Miroslav Djukic se sentará por primera vez desde que es entrenador en el banquillo de Riazor, un estadio que nunca olvidará el resoplido previo a su histórico e inolvidable penalty.
Un silbato hace morir un juego de niños. Nadie se mueve, salvo para acercar el transistor al oído. La victoria no basta. Hace falta que la ardiente prima del sur sea capaz de entretener al frío tipo del norte. Ellos, acostumbrados a ganar, habían hecho su parte. Pero querían más.
A un puñado de kilómetros, otro crío, Bebeto, saca un córner. La jugada termina en los pies de Nando, que se echa el balón largo y entra en el área. Al paso le sale Serer, viejo amigo y compañero de fatigas, que, efusivo, termina derribando al blanquiazul.
Mientras el partido muere, la plaza del pueblo ruge. También la gente desde sus casas, desde sus balcones. «¡Pítalo!», dicen quienes pasaban por allí y quienes escucharon en el supermercado de qué eran capaces José Ramón, su hermano y sus amigos.

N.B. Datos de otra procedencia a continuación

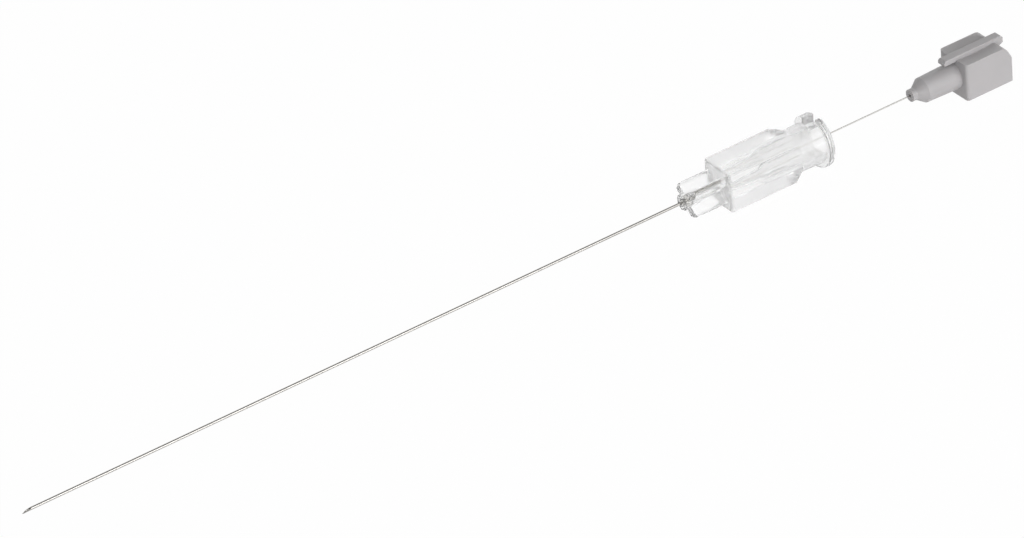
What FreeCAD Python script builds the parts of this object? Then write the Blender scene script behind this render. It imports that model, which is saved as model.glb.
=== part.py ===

Pequeños sí, pero resultones. López Nieto no necesitó dar pasos para medir la distancia que debía haber entre el balón y la gloria. O Bruxo, incapaz de prever tal final, había retirado del campo a Donato. Resopla. Cuenta la leyenda que Bebeto dijo «a mí no me mires», temeroso de que sus frágiles piernas quebrasen de los nervios.
De hecho, quebraron. Como las de Mauro Silva, a la postre ambos campeones del mundo, en el instante en que emergió la figura de Djukic. Contó el bahiano más tarde que habló con el serbio, pero que éste le dijo: «Tranquilo, Roberto, yo me encargo».

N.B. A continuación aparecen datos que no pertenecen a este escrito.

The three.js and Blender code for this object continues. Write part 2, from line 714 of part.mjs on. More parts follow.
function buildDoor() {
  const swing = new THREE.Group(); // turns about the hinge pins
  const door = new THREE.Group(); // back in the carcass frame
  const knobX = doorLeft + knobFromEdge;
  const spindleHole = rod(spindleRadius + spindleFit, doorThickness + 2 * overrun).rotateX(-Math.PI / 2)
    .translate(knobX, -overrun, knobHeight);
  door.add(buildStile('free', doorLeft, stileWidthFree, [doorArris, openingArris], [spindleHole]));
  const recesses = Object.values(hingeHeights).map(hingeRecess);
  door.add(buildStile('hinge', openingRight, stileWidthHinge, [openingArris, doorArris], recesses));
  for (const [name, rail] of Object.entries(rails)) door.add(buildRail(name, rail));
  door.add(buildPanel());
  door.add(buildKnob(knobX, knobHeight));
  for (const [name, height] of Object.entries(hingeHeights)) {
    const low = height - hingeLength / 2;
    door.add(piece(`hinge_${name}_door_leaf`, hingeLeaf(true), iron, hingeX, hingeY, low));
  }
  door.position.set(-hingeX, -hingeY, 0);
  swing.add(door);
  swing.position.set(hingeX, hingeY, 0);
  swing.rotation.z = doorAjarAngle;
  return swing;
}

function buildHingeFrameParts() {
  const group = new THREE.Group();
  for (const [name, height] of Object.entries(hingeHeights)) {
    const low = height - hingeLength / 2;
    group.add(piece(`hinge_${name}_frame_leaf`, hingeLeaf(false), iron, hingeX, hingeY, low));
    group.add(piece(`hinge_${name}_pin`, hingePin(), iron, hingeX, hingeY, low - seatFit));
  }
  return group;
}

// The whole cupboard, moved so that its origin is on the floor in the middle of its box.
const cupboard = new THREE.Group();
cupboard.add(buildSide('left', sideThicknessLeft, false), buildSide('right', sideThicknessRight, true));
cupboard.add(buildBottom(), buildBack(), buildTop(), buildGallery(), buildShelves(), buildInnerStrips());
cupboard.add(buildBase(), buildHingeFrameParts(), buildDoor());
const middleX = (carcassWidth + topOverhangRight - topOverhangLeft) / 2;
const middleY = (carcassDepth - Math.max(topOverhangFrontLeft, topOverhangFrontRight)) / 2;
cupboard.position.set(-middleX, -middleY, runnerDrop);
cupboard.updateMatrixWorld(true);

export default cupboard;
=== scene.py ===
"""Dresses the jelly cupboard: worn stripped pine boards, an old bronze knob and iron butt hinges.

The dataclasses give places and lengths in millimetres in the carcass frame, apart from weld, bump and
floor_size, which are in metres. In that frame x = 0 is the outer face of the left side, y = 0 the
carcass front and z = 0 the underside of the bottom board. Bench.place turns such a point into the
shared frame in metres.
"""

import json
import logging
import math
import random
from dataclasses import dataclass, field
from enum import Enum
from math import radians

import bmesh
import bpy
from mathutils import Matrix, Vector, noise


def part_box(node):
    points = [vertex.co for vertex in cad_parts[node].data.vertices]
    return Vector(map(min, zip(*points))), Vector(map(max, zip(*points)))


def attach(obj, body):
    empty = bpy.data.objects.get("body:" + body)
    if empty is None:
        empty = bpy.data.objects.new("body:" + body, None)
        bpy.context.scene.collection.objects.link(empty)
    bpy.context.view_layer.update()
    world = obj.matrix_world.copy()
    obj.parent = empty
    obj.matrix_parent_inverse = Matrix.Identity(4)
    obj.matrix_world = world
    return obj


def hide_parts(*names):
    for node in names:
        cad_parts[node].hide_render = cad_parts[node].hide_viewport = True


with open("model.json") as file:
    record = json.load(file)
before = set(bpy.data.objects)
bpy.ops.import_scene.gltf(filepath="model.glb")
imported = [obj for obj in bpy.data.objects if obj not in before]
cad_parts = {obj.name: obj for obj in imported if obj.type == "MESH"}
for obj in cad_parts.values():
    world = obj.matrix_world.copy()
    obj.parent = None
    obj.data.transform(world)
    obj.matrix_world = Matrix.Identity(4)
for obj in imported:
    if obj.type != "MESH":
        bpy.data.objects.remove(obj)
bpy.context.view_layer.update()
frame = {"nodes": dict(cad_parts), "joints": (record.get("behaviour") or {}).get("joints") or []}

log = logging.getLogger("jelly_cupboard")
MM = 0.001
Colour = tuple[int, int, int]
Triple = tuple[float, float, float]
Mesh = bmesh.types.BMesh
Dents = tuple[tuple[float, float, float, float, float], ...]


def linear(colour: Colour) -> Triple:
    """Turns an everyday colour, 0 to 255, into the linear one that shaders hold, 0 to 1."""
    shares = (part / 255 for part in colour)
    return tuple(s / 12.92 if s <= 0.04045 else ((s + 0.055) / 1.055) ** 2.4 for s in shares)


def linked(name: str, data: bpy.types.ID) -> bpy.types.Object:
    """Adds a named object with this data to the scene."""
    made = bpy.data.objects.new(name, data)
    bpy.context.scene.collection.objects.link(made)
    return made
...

Sin pretender robar al goleador crédito, no pareció ser así cuando el temple de Miro se esfumó con el resoplido previo al lanzamiento. Reflexivo, se lleva la mano al mentón mientras piensa si colocarlo o tirarlo fuerte. Entonces, lanza.
Mil doscientos kilómetros al este en el mapa, en el instante previo a que lo haga, el de los chupa-chups rompe el silencio y dice que falla. Desconoce, quizá, que Djukic los penalties los marca incluso mientras duerme. O sabe, quizá, que González ya ha parado otro en uno de sus dos únicos partidos previos.
La cuestión es que, por gafe o por brujo, lo falla. O, como el propio Djukic diría más tarde, simplemente porque «siempre que hay dudas, las cosas salen mal». Y cuando salen mal, la falange se rompe. Por eso Liaño juró venganza, y por eso la elegancia hecha líbero se derrumbó.
«No hay palabra que sirva de consuelo. Nosotros mismos estamos hundidos», dijo más tarde Fernando, capitán rival. Giner, mientras, intentó uno por uno consolar a quien tanto pudo ganar, y sin embargo tanto había perdido.
Pese al carácter descreído que muestra siempre el gallego, aquel equipo había conseguido crear fieles; creyentes en la gran causa pequeña, incluso en aquellos extraños y escasísimos lares donde no vivía paisano alguno.
O sempre benquerido Arsenio quiso hacer gala más tarde de lo contrario, pero sonó a farol después de ver el paseo marítimo inundado por su mar de lágrimas. Sobre posibles parientes culés asistentes al partido, dijo, «no sé si había primas o no, porque yo no las he visto».
Donato, un brasileño tan gallego que terminó siendo internacional con España, reconoció más tarde que «estábamos más pendientes del Camp Nou que de ganar nuestro partido», como si la Liga la quisieran ganar en dos sitios, y a la vez en ninguno.
Contestando a una pregunta con otra, vino a decir el rival hizo lo que debía, y que la reacción llegó tarde. ¿Cómo culpar a Djukic? Ni tan siquiera el vecino lo hizo. Bote de spray en mano escribió en su portal: ‘¿Djukic? Te quiero igual’.